For one of the periods presented, the Pharmacy Benefit Services margin fell outside of the 3-5% range. However, as described in the Form 10-Q for the quarterly period ended March 31, 2024, this was due to a one-time event (planned investments related to the onboarding of new clients, including one significant new client) and does not change our expectations for longer term projected margins for this operating segment. For all remaining periods presented, the margins for both operating segments were in the 3-5% range.

As shown in the graph above, the absolute historical pre-tax margins of the two Evernorth operating segments were within 1% of each other, which we do not believe is a significant difference. The margins were reflective of the codependency and the similar nature of the products and services between the two operating segments. On a relative basis (calculated as the absolute difference between segment margins divided by the margin for the Pharmacy Benefit Services operating segment for each period in the graph above) excluding the first quarter of 2024 for the factor cited in the paragraph above, margins varied in the range of 3% to 19%. For narrow margin businesses like these, a small absolute difference (1% or less) creates a large relative difference that we do not view as meaningful. Additionally, over the time periods presented in the chart above the Pharmacy Benefit Services average margin was 3.6% and the Specialty and Care Services average margin was 3.8%, which are very similar on both an absolute and relative basis. We continue to believe these margins demonstrate that the operating segments are economically similar, and that aggregation of the operating segments is appropriate.
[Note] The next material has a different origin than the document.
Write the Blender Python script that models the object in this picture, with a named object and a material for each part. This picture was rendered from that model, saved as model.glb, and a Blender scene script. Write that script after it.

#### Similarity of economic characteristics
We assess the performance of both Evernorth operating segments by reviewing the same key financial measures and operational factors, including volume, mix of claims, price, contract affordability services, customer, and client growth. These key factors are also disclosed in our quarterly Commission filings to help investors understand the performance of the operating segments. Future cash flows for Evernorth Health Services are primarily driven by the forecasted pre-tax margins of the business, as well as operating expenses and long-term earnings growth rates. Each operating segment has historically generated similar annual pre-tax margins and is expected to continue to generate similar long-term annual pre-tax margins in the 3% to 5% range.